Why the choice of Ruby and ERB? We wanted to optimize for simplicity and reusability, so we avoided more tool-focused templating solutions, such as Pandoc templates, or more elaborate XML-based solutions common to publishers.

What is the Goal? Anyone should be able to grab this repository, write down a tiny metadata file, split out the header and main body of their LaTeX document and then have it typeset in but a few lines of Ruby (example). We developed this component for our Authorea exporter and are happy to contribute it back to the community and develop it jointly from here on out.

Wait, it's not so simple, how about... This repository collects and refines an ever-growing dataset of stylistic templates for LaTeX documents.
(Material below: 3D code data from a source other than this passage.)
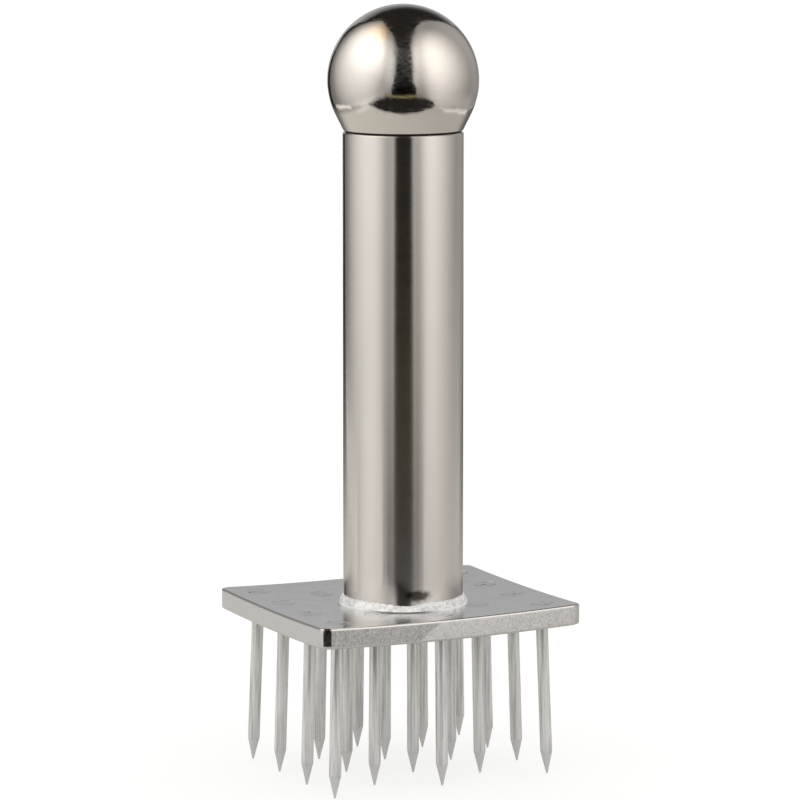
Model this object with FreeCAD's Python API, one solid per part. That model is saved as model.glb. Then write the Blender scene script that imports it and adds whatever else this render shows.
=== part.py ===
# Pin meat tenderizer, all stainless steel. A thick plate carries staggered rows of pointed pins,
# and a round tube handle with a hollow ball knob is welded on top of it.
#
# Millimetres. +Z runs up the handle and the long side of the plate lies along X. The pin tips
# are ground level at z = 0, under the middle of the plate.
#
# The heat of the handle weld draws the rim of the plate up into a shallow dish. The pins stand
# square to the dished face, so they fan out: every axis passes through the centre of the dish.
import FreeCAD, Part
import math
import os

# ---- plate ----
PLATE_LENGTH = 76.5
PLATE_WIDTH = 65.0
PLATE_THICKNESS = 5.5
PLATE_CORNER_RADIUS = 2.5
PLATE_EDGE_CHAMFER = 0.4
PLATE_RISE = 1.3  # how far the corners stand above the middle of the dished plate

# ---- pins ----
PINS_IN_ROWS = (4, 3, 4, 3, 4)  # rows run across the plate and are staggered by half a pitch
PIN_RADIUS = 1.6
PIN_PROJECTION = 40.0  # from the tips to the underside, at the middle of the plate
PIN_POINT_LENGTH = 6.0
PIN_TIP_RADIUS = 0.2
PIN_END_MARGIN = 8.1  # from the short edge of the plate to the first row
PIN_SIDE_MARGIN = 8.2  # from the long edge of the plate to the first pin of a full row
PIN_HOLE_CLEARANCE = 0.1

# ---- plug welds, which fill the countersinks above the pins and are ground flush ----
PLUG_WELD_WIDTH = 1.7  # how far a countersink is wider than its pin, all round
PLUG_WELD_DEPTH = 1.8

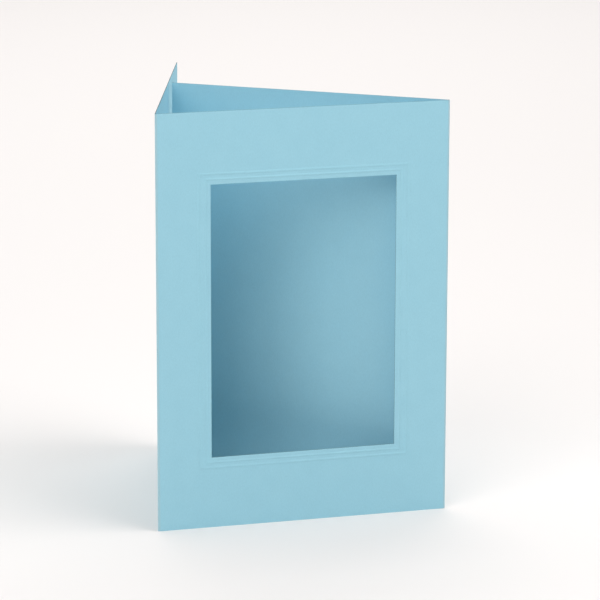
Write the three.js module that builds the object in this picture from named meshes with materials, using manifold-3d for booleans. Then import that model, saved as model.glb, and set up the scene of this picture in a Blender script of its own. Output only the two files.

As such, it currently focuses entirely on document frontmatter/preamble information, and misses out on a long list of additional concerns, for example:

  • citation styles, and going beyond LaTeX citations (via CSL)
  • internationalization
  • conflict-free use of a default set of packages

To address these issues we have also released the texstylist Ruby gem, which is almost always the preferable entry point, as the texstyles library is included in it and a higher-level API is provided.

Usage

require 'texstyles'

header = '% Header goes here'
abstract = '% Abstract goes here'

metadata = {
  'title' => 'An example scholarly article',
  # ... full range of scholarly metadata omitted for space
  'header' => header,
  'abstract' => abstract
}

# Choose any available Texstyles::Style here
# Full list can be fetched via: Texstyles::Style.list
authorea_style = Texstyles::Style.new(:authorea)

# To obtain the correct latex preamble for the given style:
stylized_preamble = authorea_style.stylize_metadata(metadata)

# Then piece together a document by hand (or use the texstylist gem for further automation)
stylized_document = stylized_preamble + "a basic example\n"  + "\\end{document}"

# Enjoy!

You can see a full example here

Installation

Add this line to your application's Gemfile:

gem 'texstyles'

And then execute:

$ bundle

Or install it yourself as:

$ gem install texstyles

Roadmap

Supported

  • 100+ and growing scholarly export styles
  • Core metadata items of scholarly articles
  • White/blacklisting LaTeX style and class conflicts
  • Independent citation style specifications

Upcoming

  • Postamble support: Certain styles use a \begin{env}\end{env} wrapper around the entire article body, see e.g. a0poster
  • Support for the full range of scholarly metadata. Need: \keywords, thesis metadata, journal metadata
  • Decide on and use a standardized scholarly metadata language as input, instead of our custom YML dialect. Suggestions welcome!
  • Gradually improve all export styles to fit the improved metadata scheme.

License

The gem is available as open source under the terms of the MIT License.